**SET PROBLEM:**
Please state how many lines in the records contain the string "node", with no words besides the number.

**DATA LISTING:**
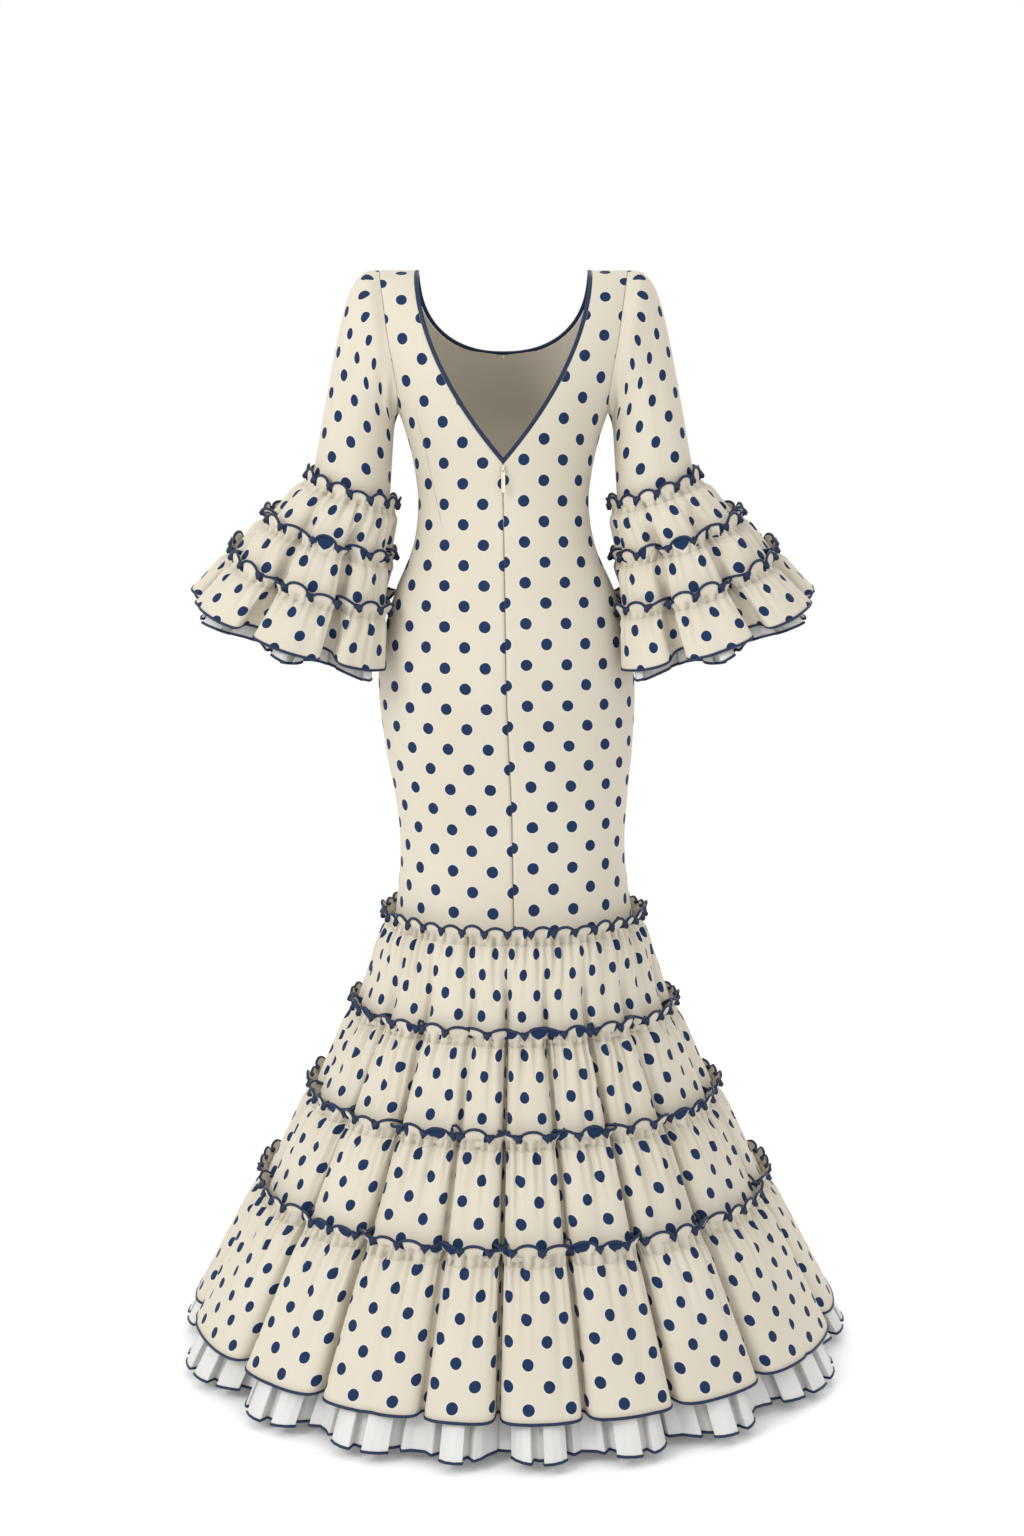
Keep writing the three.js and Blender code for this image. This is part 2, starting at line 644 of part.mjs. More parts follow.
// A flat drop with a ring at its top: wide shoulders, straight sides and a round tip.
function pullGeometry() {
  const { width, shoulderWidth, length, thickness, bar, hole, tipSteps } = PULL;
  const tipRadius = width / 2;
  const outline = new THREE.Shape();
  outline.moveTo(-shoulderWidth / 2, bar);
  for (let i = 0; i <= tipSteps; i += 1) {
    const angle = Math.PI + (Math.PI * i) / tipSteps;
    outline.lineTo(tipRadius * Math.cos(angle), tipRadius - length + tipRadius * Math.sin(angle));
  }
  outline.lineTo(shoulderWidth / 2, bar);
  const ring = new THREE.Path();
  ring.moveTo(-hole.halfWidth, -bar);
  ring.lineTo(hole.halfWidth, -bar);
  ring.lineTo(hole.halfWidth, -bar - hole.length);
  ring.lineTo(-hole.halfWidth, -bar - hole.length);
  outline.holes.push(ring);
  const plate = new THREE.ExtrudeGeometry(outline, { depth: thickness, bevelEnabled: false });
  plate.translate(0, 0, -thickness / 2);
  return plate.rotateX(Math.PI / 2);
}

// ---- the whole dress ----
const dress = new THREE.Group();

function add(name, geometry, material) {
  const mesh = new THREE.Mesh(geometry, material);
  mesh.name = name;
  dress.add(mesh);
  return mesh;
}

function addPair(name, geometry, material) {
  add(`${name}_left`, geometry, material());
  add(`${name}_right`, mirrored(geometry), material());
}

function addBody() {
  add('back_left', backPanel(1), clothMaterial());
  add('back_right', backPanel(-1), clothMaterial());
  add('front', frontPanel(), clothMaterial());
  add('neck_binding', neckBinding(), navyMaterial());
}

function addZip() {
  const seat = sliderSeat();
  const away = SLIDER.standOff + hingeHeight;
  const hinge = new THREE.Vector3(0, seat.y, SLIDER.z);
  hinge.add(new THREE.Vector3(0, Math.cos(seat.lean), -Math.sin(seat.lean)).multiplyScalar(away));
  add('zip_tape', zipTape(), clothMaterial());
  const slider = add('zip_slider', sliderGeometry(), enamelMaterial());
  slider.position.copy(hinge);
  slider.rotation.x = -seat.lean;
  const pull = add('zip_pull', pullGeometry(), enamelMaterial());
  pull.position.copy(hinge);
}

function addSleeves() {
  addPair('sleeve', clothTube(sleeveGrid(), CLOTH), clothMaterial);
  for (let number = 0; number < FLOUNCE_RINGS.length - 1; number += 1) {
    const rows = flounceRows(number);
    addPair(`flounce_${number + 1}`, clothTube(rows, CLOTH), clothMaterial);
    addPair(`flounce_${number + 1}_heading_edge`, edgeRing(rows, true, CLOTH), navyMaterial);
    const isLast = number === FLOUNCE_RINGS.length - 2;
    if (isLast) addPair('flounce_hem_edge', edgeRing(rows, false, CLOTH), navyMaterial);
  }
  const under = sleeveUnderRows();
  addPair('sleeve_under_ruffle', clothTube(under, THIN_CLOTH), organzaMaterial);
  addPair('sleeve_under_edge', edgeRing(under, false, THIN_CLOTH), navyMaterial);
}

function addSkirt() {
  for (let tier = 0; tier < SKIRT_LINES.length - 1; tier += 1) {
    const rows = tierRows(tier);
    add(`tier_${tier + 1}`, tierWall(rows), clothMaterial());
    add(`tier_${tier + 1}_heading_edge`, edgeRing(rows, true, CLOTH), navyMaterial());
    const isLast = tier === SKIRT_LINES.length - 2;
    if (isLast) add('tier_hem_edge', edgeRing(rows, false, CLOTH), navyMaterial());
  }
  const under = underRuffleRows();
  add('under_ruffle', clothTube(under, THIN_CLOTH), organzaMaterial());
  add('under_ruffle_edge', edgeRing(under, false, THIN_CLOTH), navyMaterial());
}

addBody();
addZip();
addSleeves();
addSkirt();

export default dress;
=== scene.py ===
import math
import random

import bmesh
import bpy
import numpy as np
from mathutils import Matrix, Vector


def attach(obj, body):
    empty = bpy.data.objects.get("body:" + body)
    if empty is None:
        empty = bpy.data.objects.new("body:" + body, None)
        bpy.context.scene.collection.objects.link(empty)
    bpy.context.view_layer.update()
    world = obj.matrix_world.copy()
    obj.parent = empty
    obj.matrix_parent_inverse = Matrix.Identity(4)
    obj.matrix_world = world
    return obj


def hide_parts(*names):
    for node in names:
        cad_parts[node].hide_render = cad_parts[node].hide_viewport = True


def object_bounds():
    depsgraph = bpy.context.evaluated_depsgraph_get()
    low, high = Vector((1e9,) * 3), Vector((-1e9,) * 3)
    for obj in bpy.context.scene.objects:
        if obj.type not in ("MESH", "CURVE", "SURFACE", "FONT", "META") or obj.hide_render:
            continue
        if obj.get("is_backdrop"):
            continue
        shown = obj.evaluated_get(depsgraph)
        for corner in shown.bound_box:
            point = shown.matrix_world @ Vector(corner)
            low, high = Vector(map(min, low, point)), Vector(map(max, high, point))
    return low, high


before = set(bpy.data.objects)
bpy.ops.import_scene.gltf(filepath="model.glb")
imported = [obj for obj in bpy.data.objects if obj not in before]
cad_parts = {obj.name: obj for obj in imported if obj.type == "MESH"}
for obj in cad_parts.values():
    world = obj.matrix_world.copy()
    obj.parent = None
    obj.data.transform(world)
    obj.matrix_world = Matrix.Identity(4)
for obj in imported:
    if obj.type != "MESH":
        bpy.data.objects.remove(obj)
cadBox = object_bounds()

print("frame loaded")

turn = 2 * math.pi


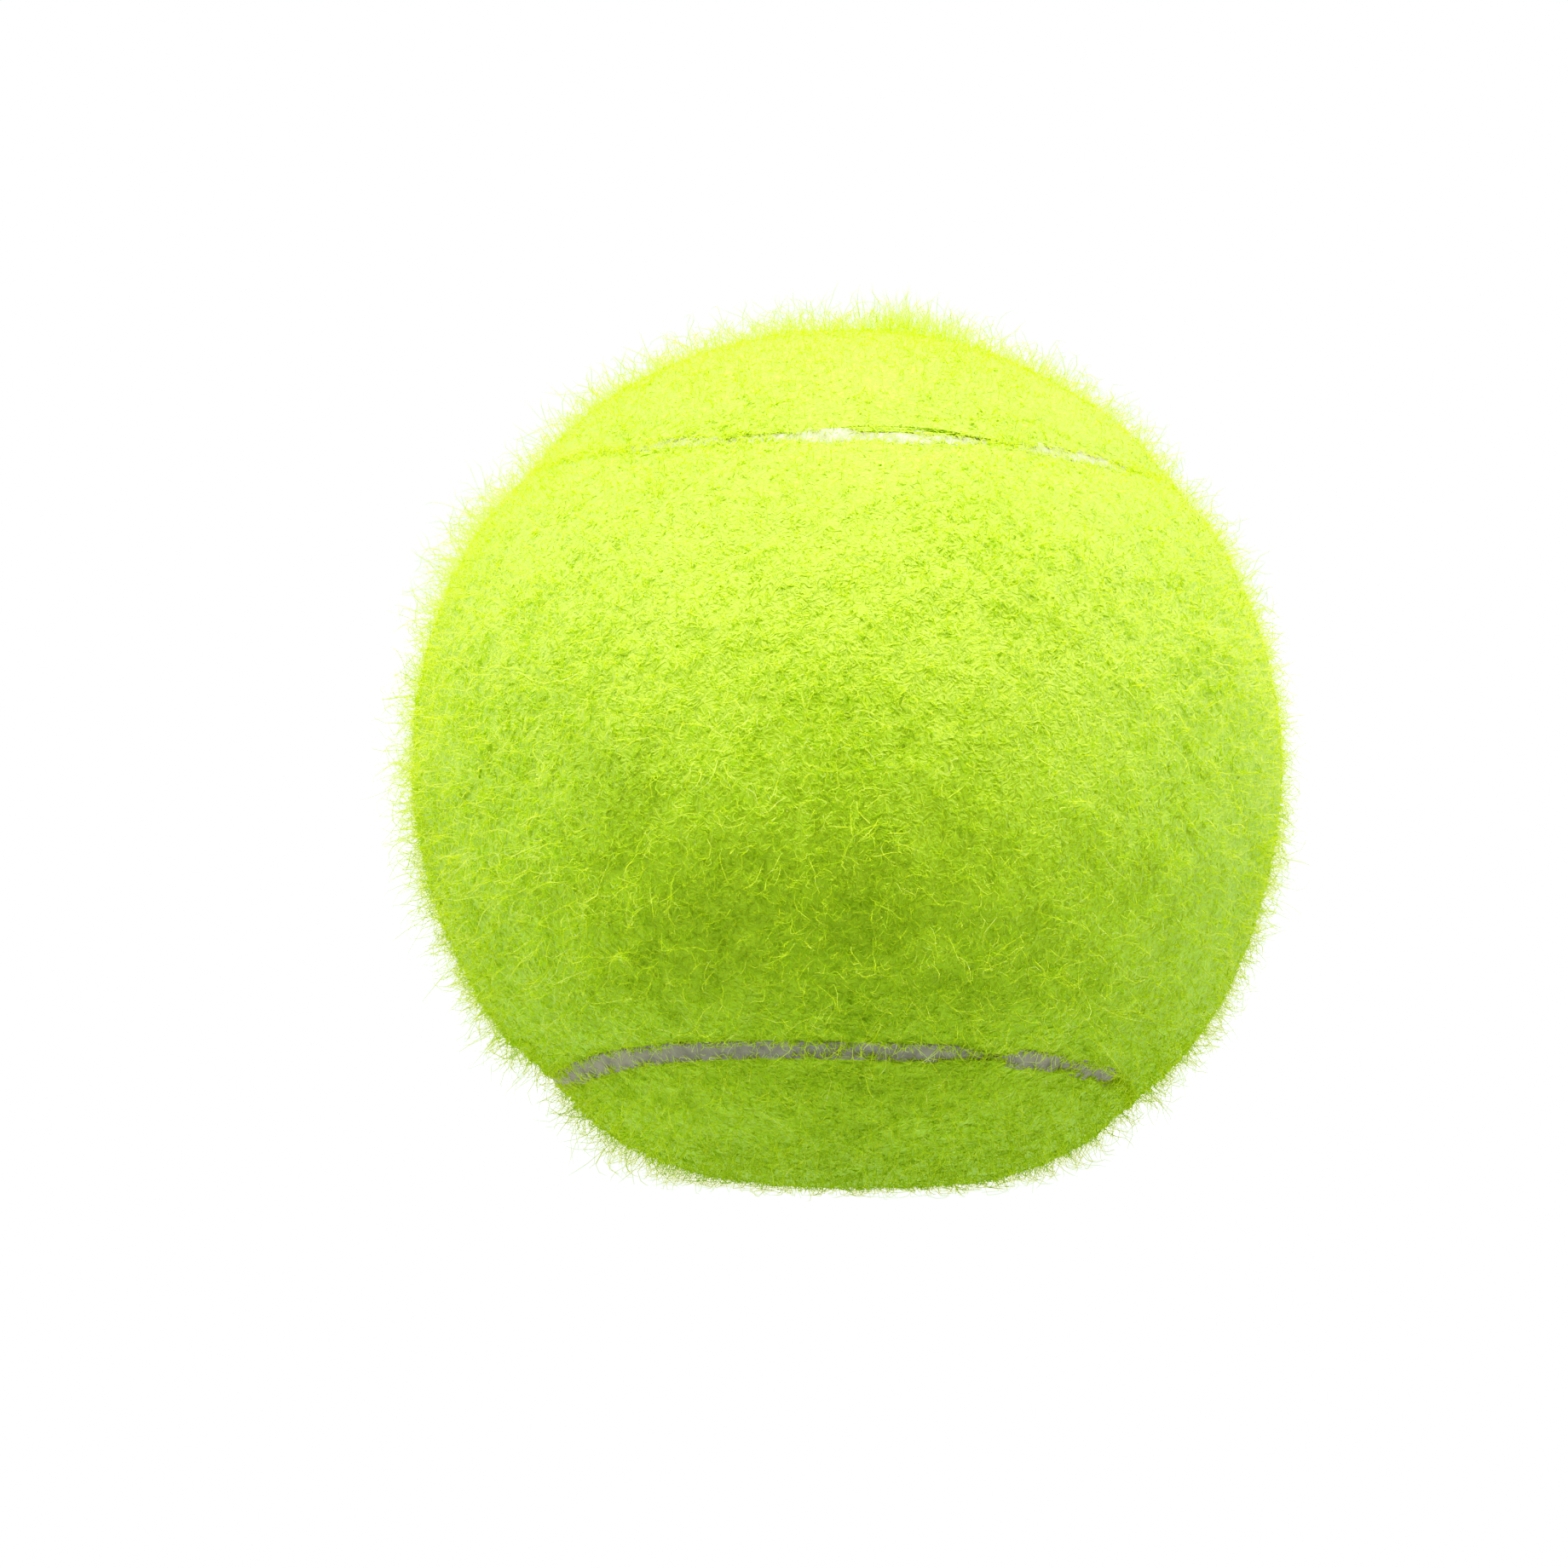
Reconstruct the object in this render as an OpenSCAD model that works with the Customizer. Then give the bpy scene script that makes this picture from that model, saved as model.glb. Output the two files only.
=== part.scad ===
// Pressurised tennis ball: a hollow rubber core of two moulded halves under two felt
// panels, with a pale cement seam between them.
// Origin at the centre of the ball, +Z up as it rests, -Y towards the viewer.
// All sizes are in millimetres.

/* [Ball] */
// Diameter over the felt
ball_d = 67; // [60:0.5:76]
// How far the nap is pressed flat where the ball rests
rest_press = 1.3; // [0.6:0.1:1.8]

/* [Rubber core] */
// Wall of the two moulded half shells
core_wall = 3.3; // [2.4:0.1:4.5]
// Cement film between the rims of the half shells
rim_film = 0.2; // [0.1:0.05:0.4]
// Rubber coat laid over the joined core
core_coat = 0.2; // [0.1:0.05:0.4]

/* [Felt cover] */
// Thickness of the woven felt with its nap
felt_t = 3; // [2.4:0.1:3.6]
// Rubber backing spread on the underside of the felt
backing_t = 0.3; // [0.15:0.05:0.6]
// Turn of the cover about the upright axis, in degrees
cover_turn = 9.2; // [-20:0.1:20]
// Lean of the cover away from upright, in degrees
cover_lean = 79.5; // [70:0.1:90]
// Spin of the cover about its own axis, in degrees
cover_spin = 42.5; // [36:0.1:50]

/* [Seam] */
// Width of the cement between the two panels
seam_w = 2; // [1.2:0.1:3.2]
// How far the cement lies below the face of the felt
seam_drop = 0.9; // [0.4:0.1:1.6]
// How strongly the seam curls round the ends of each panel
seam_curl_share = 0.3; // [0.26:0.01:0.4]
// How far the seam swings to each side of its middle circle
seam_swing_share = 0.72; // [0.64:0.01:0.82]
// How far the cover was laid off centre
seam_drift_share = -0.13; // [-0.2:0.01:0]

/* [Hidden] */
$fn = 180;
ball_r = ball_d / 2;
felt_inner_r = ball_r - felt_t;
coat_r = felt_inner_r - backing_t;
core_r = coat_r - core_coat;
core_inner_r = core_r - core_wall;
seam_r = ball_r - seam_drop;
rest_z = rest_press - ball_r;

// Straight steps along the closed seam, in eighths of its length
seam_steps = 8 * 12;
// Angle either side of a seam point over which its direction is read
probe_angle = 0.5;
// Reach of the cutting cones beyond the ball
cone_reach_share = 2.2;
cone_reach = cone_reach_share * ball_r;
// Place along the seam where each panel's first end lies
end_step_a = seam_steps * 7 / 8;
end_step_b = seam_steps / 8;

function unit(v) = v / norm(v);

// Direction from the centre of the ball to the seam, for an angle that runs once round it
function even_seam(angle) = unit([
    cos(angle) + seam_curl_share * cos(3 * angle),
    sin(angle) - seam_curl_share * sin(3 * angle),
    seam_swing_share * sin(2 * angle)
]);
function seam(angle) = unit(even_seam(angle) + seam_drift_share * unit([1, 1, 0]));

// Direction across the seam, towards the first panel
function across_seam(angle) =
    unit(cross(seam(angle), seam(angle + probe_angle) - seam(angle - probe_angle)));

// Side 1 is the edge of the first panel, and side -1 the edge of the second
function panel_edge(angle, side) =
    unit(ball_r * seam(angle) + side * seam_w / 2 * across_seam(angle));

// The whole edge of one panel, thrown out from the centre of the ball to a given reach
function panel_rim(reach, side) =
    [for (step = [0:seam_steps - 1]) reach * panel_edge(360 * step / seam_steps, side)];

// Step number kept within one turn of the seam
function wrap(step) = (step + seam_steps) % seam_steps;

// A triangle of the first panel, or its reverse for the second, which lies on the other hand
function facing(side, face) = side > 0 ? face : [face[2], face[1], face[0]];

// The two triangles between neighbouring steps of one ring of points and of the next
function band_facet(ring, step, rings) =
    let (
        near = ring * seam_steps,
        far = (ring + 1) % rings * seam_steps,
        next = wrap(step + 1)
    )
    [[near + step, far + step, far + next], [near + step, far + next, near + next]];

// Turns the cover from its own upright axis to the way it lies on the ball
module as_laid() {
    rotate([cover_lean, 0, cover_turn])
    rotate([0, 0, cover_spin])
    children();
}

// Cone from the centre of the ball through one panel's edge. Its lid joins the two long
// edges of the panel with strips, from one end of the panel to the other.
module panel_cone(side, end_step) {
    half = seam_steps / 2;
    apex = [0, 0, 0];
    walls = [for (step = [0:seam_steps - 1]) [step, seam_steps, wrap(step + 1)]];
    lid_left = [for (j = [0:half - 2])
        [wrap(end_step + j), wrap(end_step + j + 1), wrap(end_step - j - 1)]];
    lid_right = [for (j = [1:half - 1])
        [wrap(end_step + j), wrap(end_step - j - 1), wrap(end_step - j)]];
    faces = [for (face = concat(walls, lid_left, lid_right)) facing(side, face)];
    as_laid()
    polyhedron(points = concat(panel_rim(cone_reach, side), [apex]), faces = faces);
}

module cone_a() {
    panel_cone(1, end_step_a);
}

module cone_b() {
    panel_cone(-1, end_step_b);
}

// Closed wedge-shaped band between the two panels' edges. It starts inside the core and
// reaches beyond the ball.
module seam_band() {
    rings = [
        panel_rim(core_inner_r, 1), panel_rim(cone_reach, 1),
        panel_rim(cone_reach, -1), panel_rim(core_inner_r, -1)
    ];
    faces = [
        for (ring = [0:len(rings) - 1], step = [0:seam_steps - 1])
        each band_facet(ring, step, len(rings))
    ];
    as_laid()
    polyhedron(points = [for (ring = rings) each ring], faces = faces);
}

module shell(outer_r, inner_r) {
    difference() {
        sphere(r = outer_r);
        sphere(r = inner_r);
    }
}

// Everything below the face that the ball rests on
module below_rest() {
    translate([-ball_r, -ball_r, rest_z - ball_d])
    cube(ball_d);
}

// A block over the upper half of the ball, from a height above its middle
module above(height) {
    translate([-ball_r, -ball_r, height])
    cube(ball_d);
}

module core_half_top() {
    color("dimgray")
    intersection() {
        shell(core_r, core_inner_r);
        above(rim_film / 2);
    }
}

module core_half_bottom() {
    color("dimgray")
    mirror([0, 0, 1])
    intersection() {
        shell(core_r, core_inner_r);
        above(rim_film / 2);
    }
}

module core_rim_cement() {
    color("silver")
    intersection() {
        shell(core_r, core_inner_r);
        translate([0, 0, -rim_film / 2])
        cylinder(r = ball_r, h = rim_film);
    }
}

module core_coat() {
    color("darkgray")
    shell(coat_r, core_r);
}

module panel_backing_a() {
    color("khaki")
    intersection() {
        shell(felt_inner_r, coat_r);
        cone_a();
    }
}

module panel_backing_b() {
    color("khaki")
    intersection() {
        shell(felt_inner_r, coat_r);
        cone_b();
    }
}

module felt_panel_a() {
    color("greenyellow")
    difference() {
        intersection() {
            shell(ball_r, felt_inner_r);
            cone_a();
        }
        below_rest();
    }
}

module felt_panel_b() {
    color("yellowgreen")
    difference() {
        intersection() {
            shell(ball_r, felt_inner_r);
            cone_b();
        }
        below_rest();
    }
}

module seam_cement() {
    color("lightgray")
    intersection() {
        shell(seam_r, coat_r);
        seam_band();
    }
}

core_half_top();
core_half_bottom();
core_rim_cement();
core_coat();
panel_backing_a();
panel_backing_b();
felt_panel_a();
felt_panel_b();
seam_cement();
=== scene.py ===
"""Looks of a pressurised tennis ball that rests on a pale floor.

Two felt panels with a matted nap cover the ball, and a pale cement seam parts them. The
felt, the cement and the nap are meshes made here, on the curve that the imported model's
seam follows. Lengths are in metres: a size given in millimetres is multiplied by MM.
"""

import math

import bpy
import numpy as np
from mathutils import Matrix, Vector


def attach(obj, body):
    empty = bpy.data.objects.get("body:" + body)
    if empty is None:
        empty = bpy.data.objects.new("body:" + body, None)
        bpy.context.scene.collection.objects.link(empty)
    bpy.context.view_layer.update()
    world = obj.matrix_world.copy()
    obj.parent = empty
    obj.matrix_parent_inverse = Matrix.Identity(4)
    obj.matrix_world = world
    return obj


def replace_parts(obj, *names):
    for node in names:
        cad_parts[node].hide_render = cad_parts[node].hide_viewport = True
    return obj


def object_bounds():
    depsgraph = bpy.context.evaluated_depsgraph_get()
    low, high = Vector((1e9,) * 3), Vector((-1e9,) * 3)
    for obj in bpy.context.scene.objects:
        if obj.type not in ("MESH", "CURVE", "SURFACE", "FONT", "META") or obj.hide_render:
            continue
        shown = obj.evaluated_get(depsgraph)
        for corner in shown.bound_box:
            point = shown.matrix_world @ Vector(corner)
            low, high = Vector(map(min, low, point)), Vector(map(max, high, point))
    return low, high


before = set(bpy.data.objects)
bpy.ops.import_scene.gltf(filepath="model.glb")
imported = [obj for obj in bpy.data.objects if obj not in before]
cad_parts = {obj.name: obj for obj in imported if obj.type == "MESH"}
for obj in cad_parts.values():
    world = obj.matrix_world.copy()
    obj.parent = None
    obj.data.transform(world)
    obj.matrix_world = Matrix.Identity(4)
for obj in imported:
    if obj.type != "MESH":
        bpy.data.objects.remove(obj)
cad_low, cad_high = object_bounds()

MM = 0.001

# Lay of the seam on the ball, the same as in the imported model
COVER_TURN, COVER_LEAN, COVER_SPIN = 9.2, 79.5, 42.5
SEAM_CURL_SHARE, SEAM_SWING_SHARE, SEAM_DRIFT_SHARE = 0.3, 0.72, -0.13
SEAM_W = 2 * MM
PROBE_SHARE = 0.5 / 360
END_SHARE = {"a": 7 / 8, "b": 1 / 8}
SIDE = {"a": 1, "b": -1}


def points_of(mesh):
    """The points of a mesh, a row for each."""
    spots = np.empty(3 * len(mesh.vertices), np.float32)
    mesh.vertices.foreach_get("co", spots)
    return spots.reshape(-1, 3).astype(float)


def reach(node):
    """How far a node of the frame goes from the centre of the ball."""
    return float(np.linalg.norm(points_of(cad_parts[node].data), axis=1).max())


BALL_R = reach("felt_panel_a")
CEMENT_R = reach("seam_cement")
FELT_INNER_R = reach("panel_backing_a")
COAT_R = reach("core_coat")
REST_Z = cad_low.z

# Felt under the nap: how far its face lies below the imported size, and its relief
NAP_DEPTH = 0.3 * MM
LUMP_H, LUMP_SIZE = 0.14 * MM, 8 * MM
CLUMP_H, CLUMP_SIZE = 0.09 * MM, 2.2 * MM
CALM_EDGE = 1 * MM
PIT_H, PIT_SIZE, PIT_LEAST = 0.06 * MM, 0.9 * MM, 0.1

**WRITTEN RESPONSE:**
7